There are a number of technical considerations for providing Sugar support.

Integration

Sugar is designed to be started as a desktop option alongside Gnome and KDE rather than a plain "start menu" application. This means that we should consider a "switch desktop" function if it is a requirement to ship multiple environments.

Applications

In order to provide a consistent environment, Sugar activities need to implement a number of custom APIs to access documents and perform collaborative work over the network. There is some degree of interoperability with ordinary GNU/Linux applications (which needs improvement), but "sugarizing" software is really the only way to provide a nice user experience for little children.
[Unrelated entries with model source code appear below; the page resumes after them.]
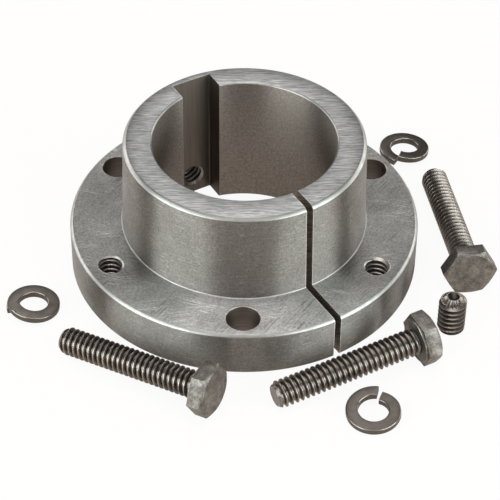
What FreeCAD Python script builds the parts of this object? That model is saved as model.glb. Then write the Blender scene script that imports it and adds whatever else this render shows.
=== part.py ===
"""Quick disconnect bushing, SDS size, with the screws and lock washers that go with it.

The bushing is one turned steel piece: a round flange, a tapered barrel, a straight bore, a keyway,
a slit right through one side, three clearance holes, three tapped holes and a set screw hole.
Its own hardware lies round it on the floor: three hex cap screws, three split lock washers and one
socket set screw. Lengths are millimetres. The axis of the bore is Z, the flange stands on Z = 0, and the
keyway faces +Y with the slit opposite.
"""
import FreeCAD
import Part
import Sketcher
import math
import os

os.makedirs("parts", exist_ok=True)
doc = FreeCAD.newDocument("quick_disconnect_bushing")

# Driving dimensions
SIZES = [
    ("flange_diameter", 79.375),
    ("flange_thickness", 11.1125),
    ("flange_chamfer", 0.6),
    ("flange_edge_break", 0.3),
    ("overall_length", 33.3375),
    ("barrel_diameter", 55.5625),
    ("taper_per_length", 0.0625),
    ("barrel_chamfer", 0.75),
    ("barrel_root_bevel", 0.35),
    ("bore_diameter", 41.275),
    ("bore_edge_break", 0.3),
    ("key_width", 9.525),
    ("key_depth", 4.7625),
    ("key_corner_radius", 0.35),
    ("key_azimuth", 90),
    ("slit_width", 1.5875),
    ("slit_azimuth", 271.3),
    ("hole_rim_distance", 5.55625),
    ("clearance_hole_diameter", 7.5),
    ("clearance_hole_azimuth", 240),
    ("tap_drill_diameter", 5.1054),
    ("tap_countersink_diameter", 6.7),
    ("tapped_hole_azimuth", 300),
    ("hole_count", 3),
    ("set_hole_height", 5.1),
    ("thread_diameter", 6.2),
    ("screw_length", 34.2),
    ("screw_tip_chamfer", 0.75),
    ("head_across_flats", 10.9),
    ("head_height", 3.9),
    ("head_chamfer_angle", 30),
    ("head_face_diameter", 10.3),
    ("washer_face_diameter", 10.2),
    ("washer_face_height", 0.38),
    ("lock_inner_diameter", 6.6),
    ("lock_outer_diameter", 11.9),
    ("lock_inner_thickness", 1.63),
    ("lock_outer_thickness", 1.51),
    ("lock_end_rise", 1.57),
    ("lock_gap_angle", 8),
    ("lock_tilt", 5.512),
    ("lock_tilt_azimuth", 154.07),
    ("set_length", 9.525),
    ("set_point_diameter", 3.4),
    ("set_cup_diameter", 2.7),
    ("set_cup_depth", 0.8),
    ("set_foot_chamfer", 0.6),
    ("set_socket_across_flats", 3.175),
    ("set_socket_depth", 4),
    ("cap_screw_1_clearance", 10.378),
    ("cap_screw_1_azimuth", 229.342),
    ("cap_screw_1_yaw", 121.24),
    ("cap_screw_2_clearance", 11.492),
    ("cap_screw_2_azimuth", 287.242),
    ("cap_screw_2_yaw", 175.8),
    ("cap_screw_3_clearance", 11.859),
    ("cap_screw_3_azimuth", 319.524),
    ("cap_screw_3_yaw", 69.16),
    ("lock_washer_1_clearance", 11.584),
    ("lock_washer_1_azimuth", 172.649),
    ("lock_washer_1_split", 174),
    ("lock_washer_2_clearance", 19.327),
    ("lock_washer_2_azimuth", 268.349),
    ("lock_washer_2_split", 42),
    ("lock_washer_3_clearance", 13.986),
    ("lock_washer_3_azimuth", 13.456),
    ("lock_washer_3_split", 217),
    ("set_screw_clearance", 12.835),
    ("set_screw_azimuth", 301.817),
]

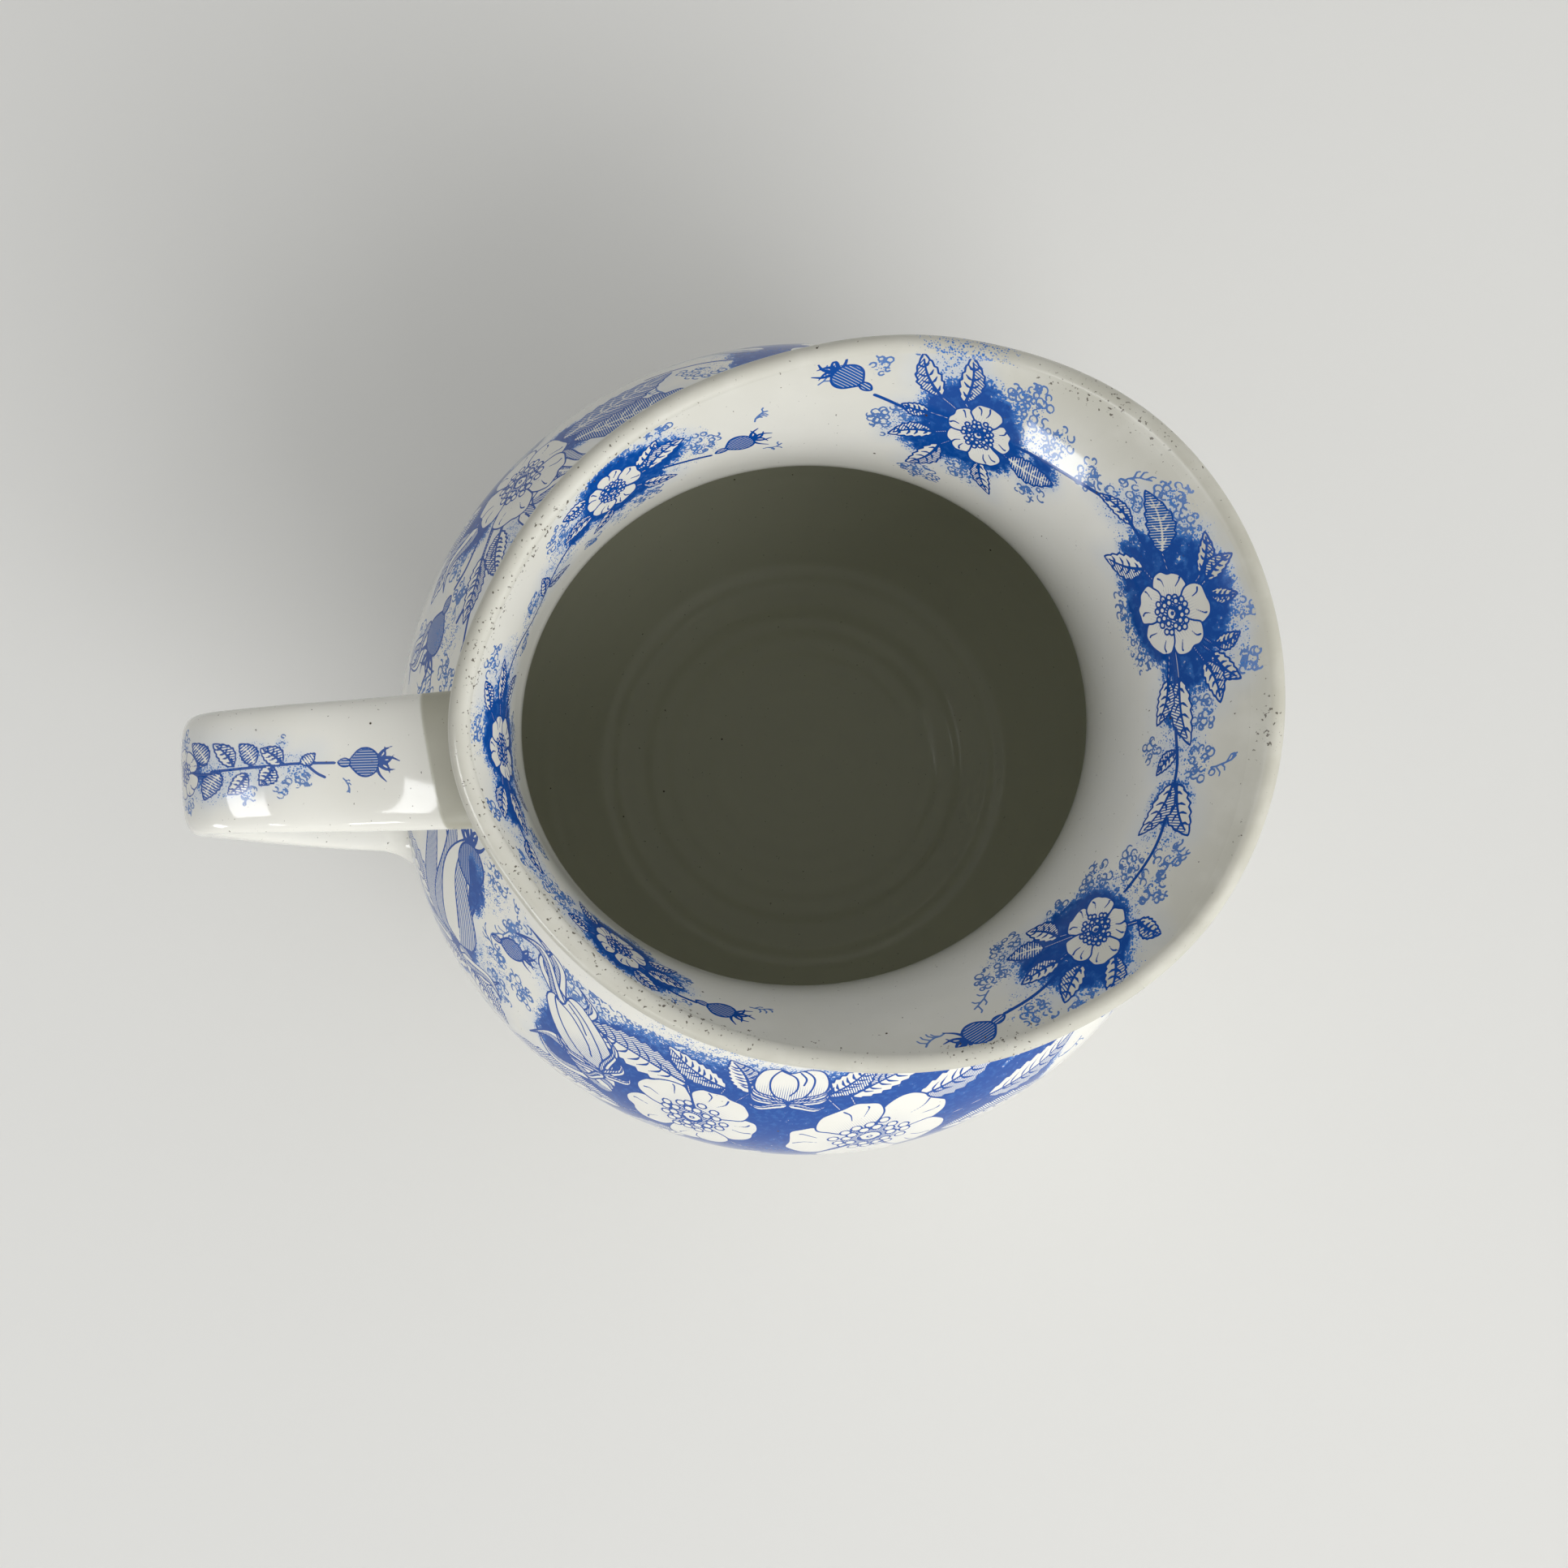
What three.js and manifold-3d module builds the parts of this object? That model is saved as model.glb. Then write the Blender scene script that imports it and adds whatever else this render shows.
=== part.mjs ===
// Wash jug of white earthenware: a round belly on a foot ring, an oval throat that opens into a broad
// pouring lip, and a flat strap handle luted on with slip.
// Millimetres, +Z up. The jug's axis is vertical, the lip points along +X and the handle along -X.
import * as THREE from "three";
import { mergeVertices } from "three/addons/utils/BufferGeometryUtils.js";
import Module from "manifold-3d";

// Wall and seams
const WALL = 5;
const SEAM = 0.3;
const ROUND_SIDES = 64;

// Foot ring and base
const FOOT_RADIUS = 61;
const FOOT_WAIST_RADIUS = 58;
const FOOT_INNER_RADIUS = 50;
const FOOT_HEIGHT = 8;
const FOOT_ROUNDING = 1.5;
const FOOT_TAPER = 1;
const BASE_THICKNESS = 6;

// Belly. Each swell is how far the curve runs straight on from its end before it bends away.
const BELLY_RADIUS = 112;
const BELLY_HEIGHT = 105;
const BASE_SWELL = { out: 36, up: 13 };
const LOWER_SWELL = 43;
const UPPER_SWELL = 31;
const BELLY_ROWS = 10;

// Shoulder, where the neck is luted to the belly. The lean is inward for each millimetre up.
const SHOULDER_RADIUS = 83;
const SHOULDER_HEIGHT = 170;
const SHOULDER_LEAN = 0.62;
const SHOULDER_RUN_BELOW = 20;
const SHOULDER_RUN_ABOVE = 14;

// Throat: the narrowest, oval part of the neck, measured on the outside. It stays upright for a run
// below it and for a share of the rise above it.
const THROAT_LENGTH = 142;
const THROAT_WIDTH = 131;
const THROAT_HEIGHT = 210;
const THROAT_RUN_BELOW = 14;
const THROAT_SHARE_ABOVE = 0.5;
const NECK_ROWS = 8;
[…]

This doesn't imply duplicating all code: our Browse activity is really a thin shell around Firefox's engine.

Packaging

At this time, we have alpha-quality packages for Fedora, Debian and Ubuntu. Seamless integration would require additional packaging work, especially for the networking features. Packaging Sugar for other distributions would be done in collaboration; see Packaging Team, appropriate contacts within those communities are welcome to join.

Software stacks

Sugar is based on quite a different set of components than the native PC desktop. Most code is written in Python and uses Cairo and GTK as its UI library. However, we also have a few activities written in C++, Small Talk and even C#, using disparate software stacks. If you are already supporting GTK based applications, the footprint of Sugar should be reasonably small.

Vendor customization

Sugar is moving to become an upstream project with respect to hardware and software distributors. We are glad to accept vendor-specific contributions back in our codebase, subject to peer review and a general usefulness criteria.

Engineering support

We are aware that Sugar still requires much more engineering work to polish the user interface, stabilize the codebase, and complete missing features. Since we started the Sugar Labs, we have already attracted fresh volunteers. But we'd appreciate hardware vendors (and others) assigning resources to work with us and make things happen faster.

Community involvement

We are in contact with several government organizations and grassroots groups which adopt laptops for primary education. They might want to run pilots using a variety of hardware in their respective countries. We are happy to assist in this process.

Content

We are also looking for localized open content. Industry partners might be able to help here.

Design proposals

We'd appreciate feedback and marketing input from hardware manufacturers (and others) to enhance our environment.